Belove, of Cinefamily, believes many theaters will choose just that.

"Hundreds of art houses will go out of business," he says. "Already some theaters are shoving under."

Belove recently returned from a conference of art-house theater owners. Most of the attendees were operating on annual budgets of less than $500,000. Upgrading on that budget is prohibitively expensive.

"The pressure's on me," he says. "I know I'm going to be forced to do a major outlay."

But the alternative also is lousy. Already there are films he couldn't show for lack of a DCP-compliant projector. He couldn't get a print of A New Leaf from Paramount for an Elaine May retrospective he wanted to do. Ditto for Saul Bass' Phase IV for a Bass retrospective, and Andrzej Zulawski's The Important Thing Is to Love for a Zulawski retrospective. Studio Canal in France would supply only a DCP.

"This is classic cinematheque stuff," Belove says with frustration.

And then there was Valentine's Day. Instead of a 35mm print, the studio offered Belove either a DCP or a DVD of Breakfast at Tiffany's.

While Cinefamily couldn't show the DCP version without a costly upgrade, it could choose to show a DVD or Blu-ray. Blown up on the big screen, however, a relatively low-resolution DVD looks, in Belove's opinion, terrible.

"We can look at a DVD right now," he says, walking into the darkened auditorium. On the screen, a trailer is playing. A man and a woman are having sex. "See how the blacks aren't black?" Belove whispers. "That's DVD. Look at the textures. Look at his jacket. Look at his face. You can't see a lot of detail."

After the trailer, the feature begins. "OK," he says, "now it's film. See how much blacker the black is?"

Stepping outside, Belove lights a cigarette and runs a hand through his hair. "Why would I charge people for a format they could see at home?"
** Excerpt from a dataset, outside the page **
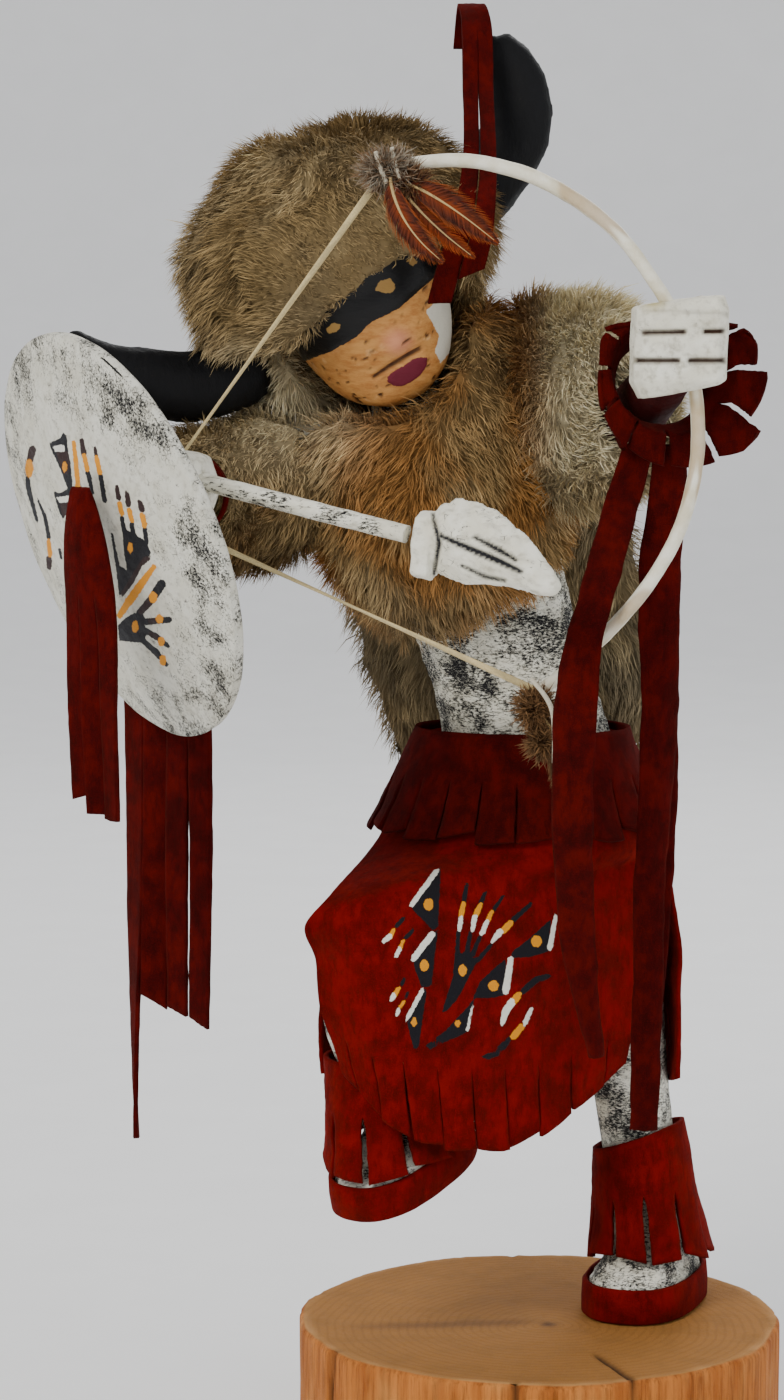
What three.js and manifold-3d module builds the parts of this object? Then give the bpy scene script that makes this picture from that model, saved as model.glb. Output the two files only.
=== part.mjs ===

For Valentine's Day, he passed on a DVD of the Audrey Hepburn vehicle and played a 35mm print of F.W. Murnau's melodrama Sunrise instead.

While the push to digital and corresponding clampdown on prints make sense to studio bean counters, it is madness for independent theaters. At best, it forces repertory programming to become dull. DCPs are only available for film's "greatest hits," not for the obscure gems people expect from independent theaters.

At worst, it takes away the flexibility that small organizations need if they are to survive. The studios' "virtual-print fee" contracts come with restrictions on which films a theater can show, and when. The exact terms vary. But since exhibitors are required to sign nondisclosure agreements, they can't compare deals.

And the clock is ticking: There is a time limit on the studios' offer to help pay for new equipment. Belove has until fall 2012 to decide whether to upgrade. After that, the virtual-print fee offer expires and he'll have to pay full price. He shrugs. "They've got much bigger fish to fry," he says of the studios. "There's no reason for them to care if 500 little theaters ... "

His voice trails off. "I mean, I don't see a solution to it. It's going to take a major movement."

One employee at the New Beverly Cinema on Beverly Boulevard hopes to inspire just such a movement. Julia Marchese started her online petition "Fight for 35mm" last November. Within hours, a thousand people had signed. By February, she'd collected more than 10,000 signatures.